A continuación, la traducción en lengua inglesa.


It is the Holy Father himself who best explained the process whereby the encyclical Laudato si' was "born":

"Cardinal Turkson and his team prepared the first draft. Then, with some help, I took it and worked on it, then with a few theologians I made a third draft and sent a copy to the Congregation for the Doctrine of the Faith, to the second section of the Secretariat of State, and to the Theologian of the Papal Household to take a look at it, so that I would not say anything “silly”! Three weeks ago I got their responses back, some of them this thick, but all of them constructive. Now I will take a week of March, an entire week, to complete it. I believe that by the end of March it will be finished and sent out for translation. I think that if the work of translation goes well, ... then it can come out in June or July." (15.01.15)

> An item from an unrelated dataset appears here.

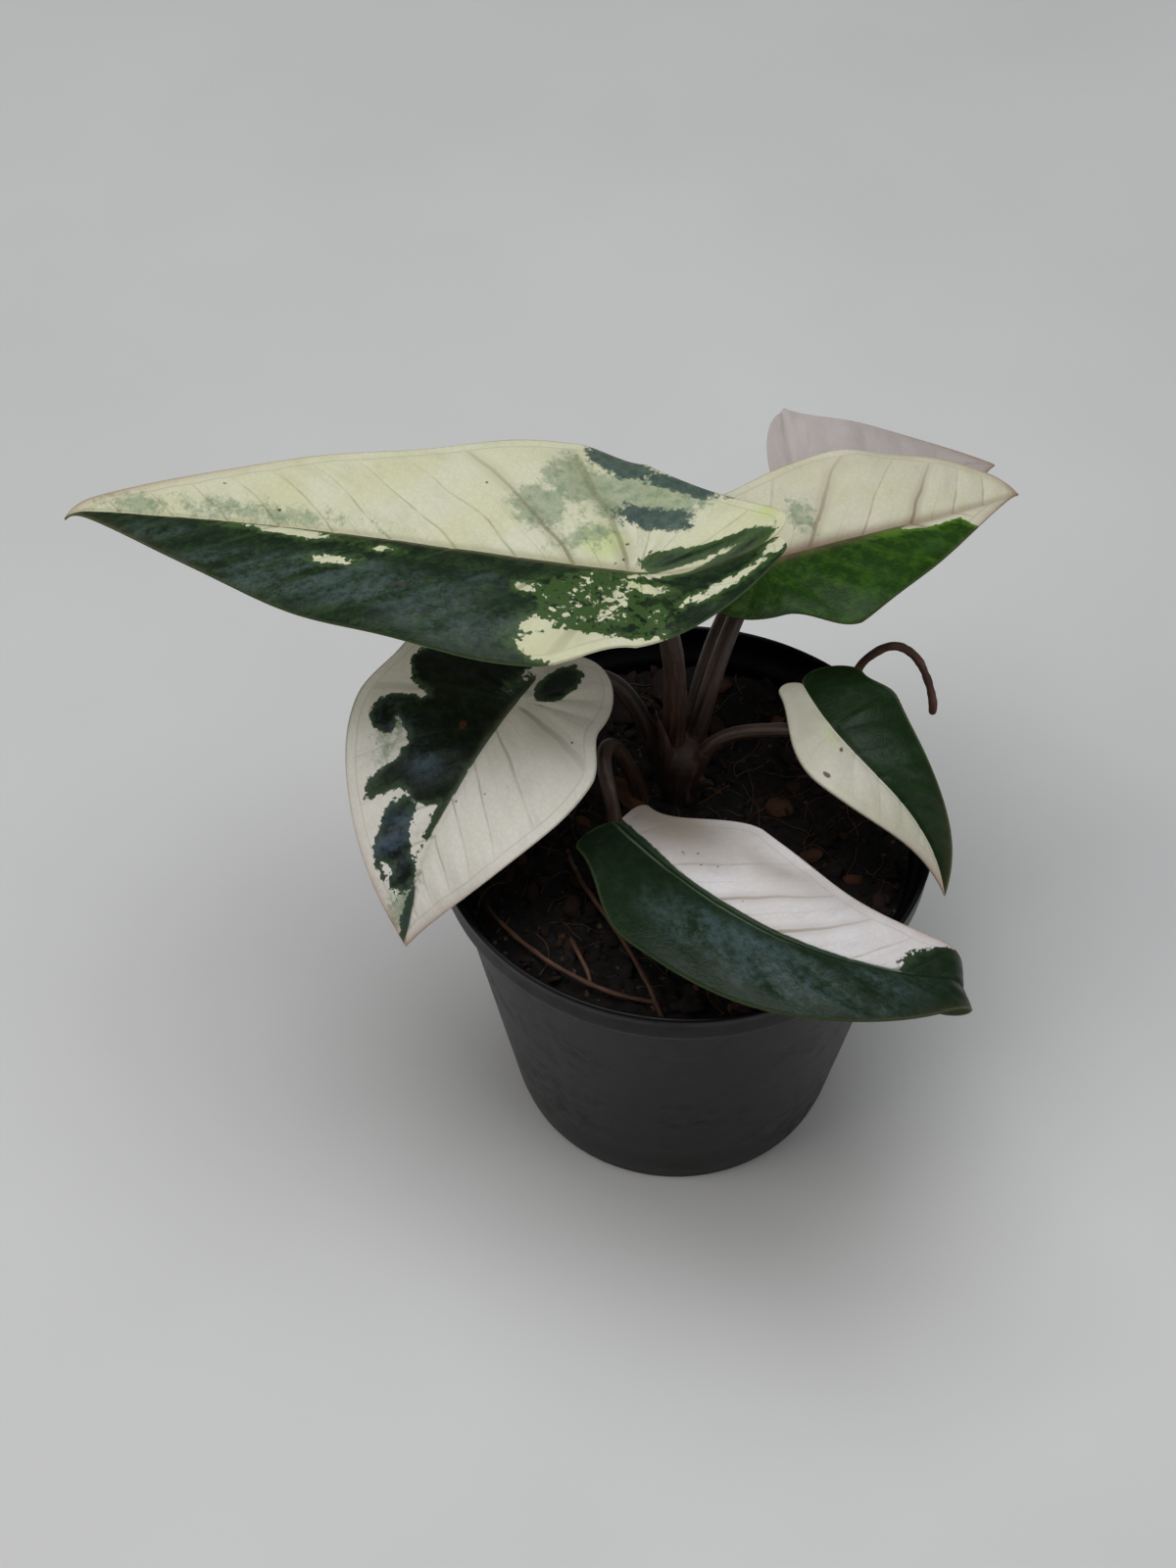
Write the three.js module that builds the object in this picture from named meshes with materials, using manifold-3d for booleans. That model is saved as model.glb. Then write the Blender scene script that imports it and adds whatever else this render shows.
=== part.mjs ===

Thus "parent" of the encyclical is clearly Pope Francis. The process was one of dialogue and consultation, of writing and rewriting. The footnotes testify to the many and varied contributions, from his predecessors St John Paul II and Pope emeritus Benedict XVI, through many Bishops' Conferences as well as the "beloved" Patriarch Bartholomew, to thinkers and writers both ancient and modern. Besides contributors and editors and reviewers, there are also translators and others involved in bringing the text to its final form. May the Lord, who knows each one by name, bless them all generously for their efforts.

The encyclical thereby brings together the thinking of Pope Francis, as already expressed in his first homily as pope on the 19th of March 2013, with the contributions of bishops and bishops conferences, theologians and scientists, Christian tradition and ecumenical contributions.

The meaning of Laudato si' is not primarily "catholic ecology". Rather, it is the latest in the series of Encyclicals which have developed Catholic Social Teaching since Pope Leo XIII's Rerum Novarum of 1892. In fact, Laudato si' can be read as a "rerum novarum of 2015". Like the previous social encyclicals, it sheds the eternal light of the Gospel, of Christian faith, on the changing and challenging circumstances of our times. It is the Church seeking to evangelize God's people as we face the greatest difficulties, the most difficult obstacles, on our journey towards "life, life to the full" (John 10:10). 

Thus, Laudato si' is not "eco" or "green". Rather, with its point of departure in the most pressing issues of environmental degradation, it seeks to guide us towards "ecological conversion" from our great sins of self-centredness which destroy both solidarity with other people and stewardship of our common home. Laudato si' leads us to live in greater harmony with God, with ourselves, with our neighbour and with the earth.